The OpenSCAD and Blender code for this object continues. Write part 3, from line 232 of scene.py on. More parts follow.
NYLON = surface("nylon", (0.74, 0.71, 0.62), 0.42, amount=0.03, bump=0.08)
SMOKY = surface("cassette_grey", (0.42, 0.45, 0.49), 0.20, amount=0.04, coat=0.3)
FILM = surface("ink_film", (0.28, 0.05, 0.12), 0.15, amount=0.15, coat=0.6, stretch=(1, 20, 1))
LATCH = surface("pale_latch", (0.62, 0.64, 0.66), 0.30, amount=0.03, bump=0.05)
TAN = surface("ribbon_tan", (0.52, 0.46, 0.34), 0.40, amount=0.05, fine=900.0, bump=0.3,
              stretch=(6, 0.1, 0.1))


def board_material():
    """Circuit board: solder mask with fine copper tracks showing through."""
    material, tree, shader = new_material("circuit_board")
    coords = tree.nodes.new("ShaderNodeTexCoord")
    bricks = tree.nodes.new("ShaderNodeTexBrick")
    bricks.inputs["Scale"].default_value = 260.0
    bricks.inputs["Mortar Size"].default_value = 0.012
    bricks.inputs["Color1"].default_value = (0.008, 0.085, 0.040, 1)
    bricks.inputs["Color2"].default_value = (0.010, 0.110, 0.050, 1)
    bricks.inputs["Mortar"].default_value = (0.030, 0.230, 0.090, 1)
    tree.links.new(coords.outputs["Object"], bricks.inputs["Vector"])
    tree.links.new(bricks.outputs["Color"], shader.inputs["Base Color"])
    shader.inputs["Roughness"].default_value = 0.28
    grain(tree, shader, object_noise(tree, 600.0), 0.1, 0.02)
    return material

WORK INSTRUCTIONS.
Print back all the lines verbatim.

RESPONSE TO THE EXERCISE.
The OpenSCAD and Blender code for this object continues. Write part 3, from line 232 of scene.py on. More parts follow.
NYLON = surface("nylon", (0.74, 0.71, 0.62), 0.42, amount=0.03, bump=0.08)
SMOKY = surface("cassette_grey", (0.42, 0.45, 0.49), 0.20, amount=0.04, coat=0.3)
FILM = surface("ink_film", (0.28, 0.05, 0.12), 0.15, amount=0.15, coat=0.6, stretch=(1, 20, 1))
LATCH = surface("pale_latch", (0.62, 0.64, 0.66), 0.30, amount=0.03, bump=0.05)
TAN = surface("ribbon_tan", (0.52, 0.46, 0.34), 0.40, amount=0.05, fine=900.0, bump=0.3,
              stretch=(6, 0.1, 0.1))


def board_material():
    """Circuit board: solder mask with fine copper tracks showing through."""
    material, tree, shader = new_material("circuit_board")
    coords = tree.nodes.new("ShaderNodeTexCoord")
    bricks = tree.nodes.new("ShaderNodeTexBrick")
    bricks.inputs["Scale"].default_value = 260.0
    bricks.inputs["Mortar Size"].default_value = 0.012
    bricks.inputs["Color1"].default_value = (0.008, 0.085, 0.040, 1)
    bricks.inputs["Color2"].default_value = (0.010, 0.110, 0.050, 1)
    bricks.inputs["Mortar"].default_value = (0.030, 0.230, 0.090, 1)
    tree.links.new(coords.outputs["Object"], bricks.inputs["Vector"])
    tree.links.new(bricks.outputs["Color"], shader.inputs["Base Color"])
    shader.inputs["Roughness"].default_value = 0.28
    grain(tree, shader, object_noise(tree, 600.0), 0.1, 0.02)
    return material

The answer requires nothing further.